The Attempt at a Solution
Part a) and part b) are relatively straightforward (just plug-and-chug with (3)). Part c) is where the action of the problem lies, and it is the part I seek confirmation on. I considered the front and back ends of the cylinder using (2) to analyze the times at which both ends of the cylinder close with respect to S'.

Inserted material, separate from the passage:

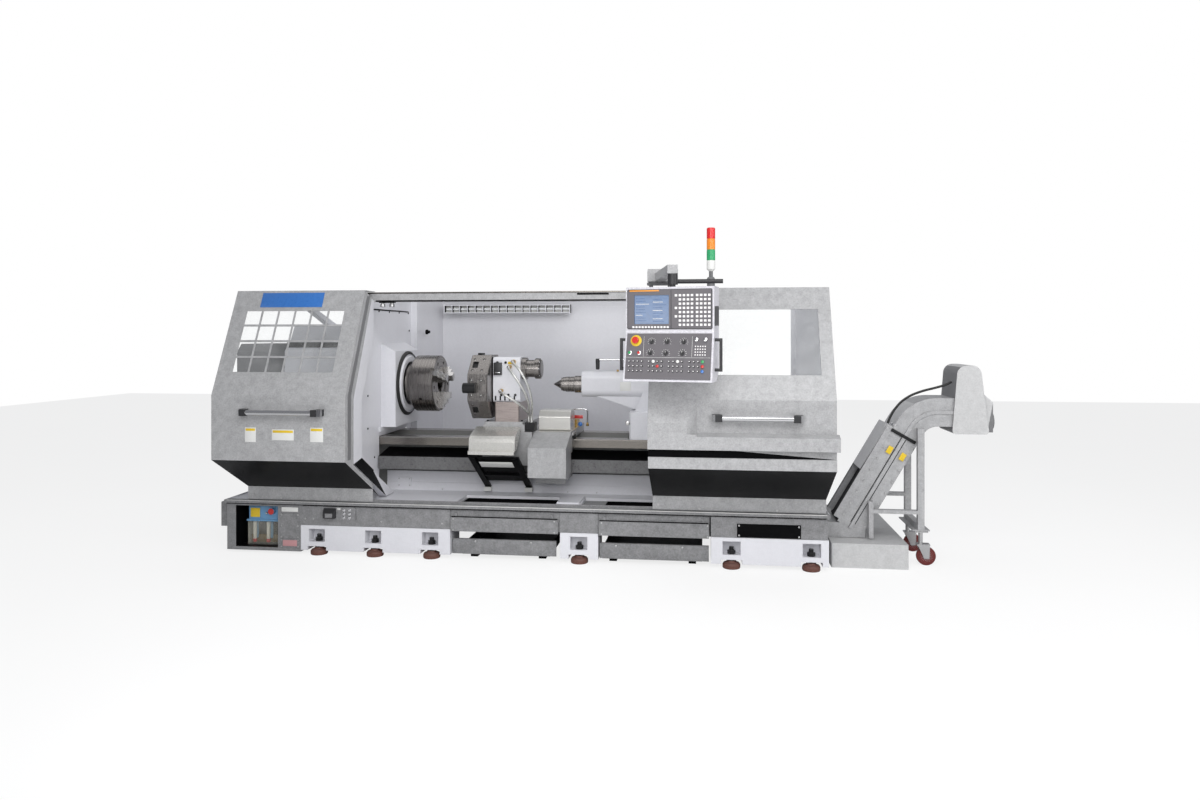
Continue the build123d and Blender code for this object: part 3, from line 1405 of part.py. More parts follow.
def cabinet_door():
    """Cabinet door with its folded edge, latch handle and hinge barrels."""
    y0 = back_wall_y + back_wall_sheet + cabinet_depth + door_gap
    x0, x1 = cabinet_span
    low, high = cabinet_levels
    y1 = y0 + cabinet_door_thickness
    door = block(cabinet_span, (y0, y1), cabinet_levels)
    door -= block((x0 + 4, x1 - 4), (y0 - 1, y1 - 4), (low + 4, high - 4))
    latch_x = (x1 - 3 * latch_width, x1 - 2 * latch_width)
    middle = (low + high) / 2
    door += block(latch_x, (y1, y1 + latch_depth), (middle - latch_height / 2, middle + latch_height / 2))
    (hinge_x, hinge_y), ends = cabinet_hinge()
    for level, way in ends:
        door += rod_z(hinge_x, hinge_y, sorted((level - way * hinge_length, level)), hinge_radius)
        hole = sorted((level - way * (hinge_pin_length + 1), level + way))
        door -= rod_z(hinge_x, hinge_y, hole, hinge_pin_radius + running_clearance)
    return door


def conveyor_line():
    """Upper line of the conveyor's side, from its foot round the bend to the hood."""
    angle = math.radians(conveyor_angle)
    radius = (conveyor_flat_top - conveyor_bend[1]) / (1 - math.cos(angle))
    centre = (conveyor_bend[0] + radius * math.sin(angle), conveyor_bend[1] - radius * math.cos(angle))
    return radius, centre


def conveyor_face(top_inset, bottom_inset):
    """Face of the conveyor's side between two insets from its upper and lower lines."""
    angle = math.radians(conveyor_angle)
    radius, centre = conveyor_line()
    outer = radius - top_inset
    inner = radius - conveyor_thickness + bottom_inset

    def at(r):
        start = Vector(centre[0] - r * math.sin(angle), centre[1] + r * math.cos(angle))
        end = Vector(centre[0], centre[1] + r)
        middle = Vector(centre[0] - r * math.sin(angle / 2), centre[1] + r * math.cos(angle / 2))
        return start, middle, end

    run = math.dist(conveyor_bend, conveyor_foot)
    back = Vector(-math.cos(angle), -math.sin(angle)) * run
    a, m, b = at(outer)
    c, n, d = at(inner)
    end_x = conveyor_end_x
    edges = [Line(a + back, a), ThreePointArc(a, m, b), Line(b, (end_x, b.Y)),
             Line((end_x, b.Y), (end_x, d.Y)), Line((end_x, d.Y), d), ThreePointArc(d, n, c),
             Line(c, c + back), Line(c + back, a + back)]
    return make_face(Curve() + edges)


def conveyor_extrude(face, y_span):
    """Extrude an X-Z face of the conveyor along Y."""
    plane = Plane(origin=(0, y_span[1], 0), x_dir=(1, 0, 0), z_dir=(0, -1, 0))
    return extrude(plane * face, y_span[1] - y_span[0])


def conveyor_body():
    """Conveyor trough: two sides, floor, lid and the raised rib that follows the chain."""
    y0, y1 = conveyor_y
    body = conveyor_extrude(conveyor_face(0, 0), (y0, y1))
    rib = conveyor_face(conveyor_thickness * 0.44, conveyor_thickness * 0.44)
    body += conveyor_extrude(rib, (y0 - 9, y0))
    body += conveyor_extrude(rib, (y1, y1 + 9))
    angle = math.radians(conveyor_angle)
    ux, uz = math.cos(angle), math.sin(angle)
    nx, nz = -math.sin(angle), math.cos(angle)
    fx, fz = conveyor_foot
    run = math.dist(conveyor_bend, conveyor_foot)

    def lying(start, end, height):
        corners = ((start, -1), (start, height), (end, height), (end, -1))
        return [(fx + ux * s + nx * h, fz + uz * s + nz * h) for s, h in corners]

    for y_span in ((y0 - 2, y0 + 30), (y1 - 30, y1 + 2)):
        body += prism_y(lying(20, run - 60, 40), y_span)
    body += prism_y(lying(380, run - 56, 44), (y0 + 20, y1 - 20))
    end = fx + nx * -conveyor_thickness
    foot_left = base_length + tray_overhang + 6
    body += block((foot_left, end + 20), (y0, y1), (sump_height + 2, 262))
    return body


def conveyor_hood():
    """Discharge hood with rounded top, open underneath, and the gear motor behind it."""
    y0, y1 = conveyor_y[0] - 16, conveyor_y[1] + 16
    radius = 62.0
    outline = Polyline((hood_left, hood_bottom), (hood_top_span[0], hood_top), (hood_top_span[1], hood_top),
                       (hood_right, hood_bottom), close=True)
    face = make_face(outline)
    face = fillet(face.vertices().group_by(Axis.Y)[-1], radius)
    face = fillet(face.vertices().group_by(Axis.Y)[0], 24)
    w = hood_wall
    hood = conveyor_extrude(face, (y0, y1)) + conveyor_motor()
    hood -= conveyor_extrude(offset(face, -w), (y0 + w, y1 - w))
    hood -= block((hood_left + 40, hood_right - 40), (y0 + 20, y1 - 20), (hood_bottom - 5, hood_bottom + 20))
    flat = (conveyor_flat_top - conveyor_thickness, conveyor_flat_top)
    return hood - block((hood_left - 10, conveyor_end_x), (conveyor_y[0] - 9.5, conveyor_y[1] + 9.5), flat)


def conveyor_motor():
    """Gear motor on the hood's right side."""
    lean = (hood_top_span[1] - hood_right) / (hood_top - hood_bottom)
    low, high = hood_bottom + 12, 1140.0
    sides = [(hood_right + lean * (z - hood_bottom) - 2, z) for z in (low, high)]
    box = prism_y([sides[0], (motor_right - 12, low), (motor_right - 12, high - 60), sides[1]], (300, 430))
    motor = rod_x((motor_right - 60, motor_right), 365, low + 70, 58)
    return box + motor


def conveyor_stand():
    """Welded stand: two legs, cross bars, foot channel and the stays to the body."""
    y0, y1 = conveyor_y
    x0, x1 = leg_x
    w = x1 - x0
    top = conveyor_line()[1][1] + (conveyor_line()[0] - conveyor_thickness) + 2
    front = (y0 - w - 9.5, y0 - 9.5)
    rear = (y1 + 9.5, y1 + w + 9.5)
    stand = block((x0, x1), front, (leg_bottom, top - 12)) + block((x0, x1), rear, (leg_bottom, top - 12))
    stand += block((x0, x1), (front[0], rear[1]), (leg_bottom, leg_bottom + 34))
    for z, span in ((338.0, front), (392.0, rear)):
        stand += block((4420, x0), span, (z, z + 24))
    for span in (front, rear):
        stand += block((4420, 4450), span, (170, 416))
    stand += block((x0 - 34, x1 + 34), (front[0], rear[1]), (leg_bottom - 8, leg_bottom))
    return stand


def caster_fork(y):
    """Caster plate and fork."""
    top = leg_bottom - 8.3
    x = (leg_x[0] + leg_x[1]) / 2
    plate = block((x - 42, x + 42), (y - 30, y + 30), (top - 8, top))
    neck = rod_z(x, y, (2 * caster_radius + 16, top - 8), 14)
    over = 2 * caster_radius
    crown = block((x - 26, caster_x + 22), (y - 27, y + 27), (over + 8, over + 18))
    cheeks = None
    for side in (-1, 1):
        outline = [(x - 22, over + 10), (caster_x + 20, over + 10), (caster_x + 16, caster_radius - 14),
                   (caster_x - 16, caster_radius - 14)]
        cheek = prism_y(outline, sorted((y + side * 22, y + side * 27)))
        cheeks = cheek if cheeks is None else cheeks + cheek
    axle = rod_y(caster_x, (y - 27, y + 27), caster_radius, 8)
    return plate + neck + crown + cheeks + axle


def caster_wheel(y):
    """Red caster wheel, bored for its axle."""
    r = caster_radius
    half = 17.0
    plane = Plane(origin=(0, 0, 0), x_dir=(0, 1, 0), z_dir=(1, 0, 0))
    bore = 8 + running_clearance
    profile = [(-half, bore), (-half, r - 16), (-half + 4, r - 14), (-half + 4, r - 4), (-half + 8, r),
               (half - 8, r), (half - 4, r - 4), (half - 4, r - 14), (half, r - 16), (half, bore)]
    wheel = revolve(plane * make_face(Polyline(*profile, close=True)), Axis.Y)
    return Pos(caster_x, y, r) * wheel


def conveyor_sump():
    """Low coolant sump under the conveyor's foot."""
    body = block(sump_span, sump_y, (0, sump_height))
    body = fillet(body.edges().filter_by(Axis.Z), 8)
    bin_x = (sump_span[0] + 30, sump_span[1] - 150)
    return body - block(bin_x, (sump_y[1] - 420, sump_y[1] - 40), (30, sump_height + 1))


def conveyor_cable():
    """Motor cable clipped along the top of the conveyor."""
    y = conveyor_y[0] + 40
    points = [(4560, y, 930), (4574, y, 968), (4604, y, 1024), (4648, y, 1078), (4712, y, 1122),
              (4790, y, 1152), (4870, y, 1172), (4936, y + 2, 1192), (4974, y + 4, 1213)]
    return tube_along(points, 8)


def caster_rows():
    """Y of the front and rear casters."""
    width = leg_x[1] - leg_x[0]
    return (conveyor_y[0] - 9.5 - width / 2, conveyor_y[1] + 9.5 + width / 2)


def build_nodes():
    """Every piece by name, in the drawing frame."""
    front_caster, rear_caster = caster_rows()
    nodes = {
        "foot_blocks": foot_blocks(),
        "levelling_feet": Compound(children=[levelling_pads(), levelling_screws()]),
        "base_frame": Compound(children=[base_frame(), socket_panel()]),
        "left_cabinet": left_cabinet() + side_box(),
        "lubrication_pump": lubrication_pump(),
        "oil_reservoir": oil_reservoir(),
        "chip_tray": chip_tray(),
        "bed_casting": Compound(children=[bed_casting() + screw_cover(), screw_blocks()]),
        "ball_screw": ball_screw(),
        "headstock": Compound(children=[headstock(), belt_guard()]),
        "spindle": spindle(),
        "chuck_body": chuck_body(),
        "spindle_seal": spindle_seal(),
        "left_wall": left_wall(),
        "rear_walls": Compound(children=[back_wall(), right_end_wall()]),
        "top_beam": top_beam(),
        "work_lamp": work_lamp(),
        "coolant_tank_left": coolant_tank(tank_spans[0]),
        "coolant_tank_right": coolant_tank(tank_spans[1]),
        "left_door": left_door(),
        "left_window": door_pane(left_window_span),
        "left_handle": door_handle(left_handle_span),
        "right_door": right_door(),
        "right_window": door_pane(right_window_span),
        "right_handle": door_handle(right_handle_span),
        "carriage": carriage() + apron_cover(),
        "nut_arm": nut_arm(),
        "chip_guard": chip_guard(),
        "cross_slide": cross_slide(),
        "slide_cover": slide_cover(),
        "turret_housing": turret_housing(),
        "turret_disc": turret_disc(),
        "tool_holders": tool_holders(),
        "turret_hoses": turret_hoses(),
        "tailstock": tailstock(),
        "quill": quill(),
        "live_centre": live_centre(),
        "clamp_lever": clamp_lever(),
        "pendant_arm": pendant_arm(),
        "pendant_housing": pendant_housing(),
        "control_unit": Compound(children=[control_unit(), display()]),
        "operator_panel": operator_panel(),
        "emergency_stop": stop_button(),
        "green_button": push_button(green_place),
        "red_button": push_button(red_place),
        "signal_tower": Compound(children=[signal_post(), signal_lenses()]),
        "electrical_cabinet": electrical_cabinet(),
        "cabinet_door": cabinet_door(),
        "conveyor_sump": conveyor_sump(),
        "conveyor_body": conveyor_body(),
        "conveyor_hood": conveyor_hood(),
        "conveyor_cable": conveyor_cable(),
        "conveyor_stand": conveyor_stand(),
        "front_caster_fork": caster_fork(front_caster),
        "front_caster_wheel": caster_wheel(front_caster),
        "rear_caster_fork": caster_fork(rear_caster),
        "rear_caster_wheel": caster_wheel(rear_caster),
    }
    for index, turn in enumerate(jaw_turns()):
        nodes[f"chuck_jaw_{index + 1}"] = chuck_jaw(turn)
    return nodes


def main():
    """Build every piece, move the origin under the middle of the machine and write the STEP files."""
    nodes = build_nodes()
    boxes = [shape.bounding_box() for shape in nodes.values()]
    low = [min(getattr(box.min, axis) for box in boxes) for axis in "XYZ"]
    high = [max(getattr(box.max, axis) for box in boxes) for axis in "XYZ"]
    middle_x = (low[0] + high[0]) / 2
    middle_y = (low[1] + high[1]) / 2
    to_origin = Pos(-middle_x, -middle_y, -low[2])
    os.makedirs("parts", exist_ok=True)
    for name, shape in nodes.items():
        export_step(to_origin * Compound(shape.solids()), f"parts/{name}.step")
    print(len(nodes), "nodes, origin at", round(middle_x, 3), round(middle_y, 3), round(low[2], 3))
    print("size", [round(b - a, 1) for a, b in zip(low, high)])


if __name__ == "__main__":
    main()
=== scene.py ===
"""Studio scene of a flat-bed CNC turning lathe, dressed over its CAD frame."""

import logging
import math
import random
from dataclasses import dataclass
from enum import Enum
from typing import Callable, Optional, Sequence

import bmesh
import bpy
from mathutils import Matrix, Vector


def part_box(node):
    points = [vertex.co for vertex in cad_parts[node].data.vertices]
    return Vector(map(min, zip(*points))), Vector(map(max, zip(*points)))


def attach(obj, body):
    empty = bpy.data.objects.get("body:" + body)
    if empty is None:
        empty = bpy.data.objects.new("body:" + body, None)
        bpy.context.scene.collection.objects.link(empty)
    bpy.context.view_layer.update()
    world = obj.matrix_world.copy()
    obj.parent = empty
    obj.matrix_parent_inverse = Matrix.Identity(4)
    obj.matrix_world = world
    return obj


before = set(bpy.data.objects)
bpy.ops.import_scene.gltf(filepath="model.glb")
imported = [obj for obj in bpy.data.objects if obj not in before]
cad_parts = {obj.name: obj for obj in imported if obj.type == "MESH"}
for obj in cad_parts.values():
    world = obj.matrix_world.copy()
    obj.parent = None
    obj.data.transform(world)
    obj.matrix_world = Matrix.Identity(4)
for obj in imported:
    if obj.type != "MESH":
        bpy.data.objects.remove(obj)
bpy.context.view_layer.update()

LOG = logging.getLogger("lathe")
MM = 0.001
# Drawing place of the bed's left end
BED_START = 230.0
# Share of a face's normal along an axis above which it counts as square to it, and as leaning
SQUARE, LEANING = 0.9, 0.2
STRAIGHT = Matrix()
FLOAT, VECTOR, COLOR = "NodeSocketFloat", "NodeSocketVector", "NodeSocketColor"
WHITE = (1.0, 1.0, 1.0, 1.0)
Triple = tuple[float, float, float]
Span = tuple[float, float]
Place = tuple[Vector, Vector]


class Pattern(Enum):
    """Fine surface pattern of a finish."""

    SPECKLE = "speckle"
    BRUSHED_X = "brushed along X"
    BRUSHED_Y = "brushed along Y"
    TURNED_X = "turned about X"
    BRAID = "braided"
    CAST = "cast"
    RIBBED_Z = "ribbed along Z"


class Way(Enum):
    """The direction a flat detail faces."""

    FRONT = (0.0, -1.0, 0.0)
    RIGHT = (1.0, 0.0, 0.0)
    UP = (0.0, 0.0, 1.0)
    DOWN = (0.0, 0.0, -1.0)

    @property
    def vector(self) -> Vector:
        """Returns the unit vector of this direction."""
        return Vector(self.value)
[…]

The Lorentz factor, ##\gamma##, for the given velocity of the rod (and thus of the frame S'), is,
##\gamma = 2##
From (2), we'll first look at the time at which the front end of the cylinder closes with respect to the rod in S',
##t'_{front} = 2(0 - 0) = 0## (4)
(4) basically means the front end of the cylinder closes at the same time in both S and S'. We now consider the back end of the rod, again from (2),
##t'_{end} = 2(0 - {\frac {{\frac {\sqrt 3} 2}c} {c^2}(-2a)}) = {\frac {2\sqrt{3}a} {c}}## (5)
So, (5) means that the back end of the cylinder won't close at the same time as the front end in S', unlike in S. However, I'm unsure as to the resolution of the paradox from here. Did I mess up somewhere along the way here? How am I to interpret this result in terms of the rod either being cut in half or fitting inside the cylinder?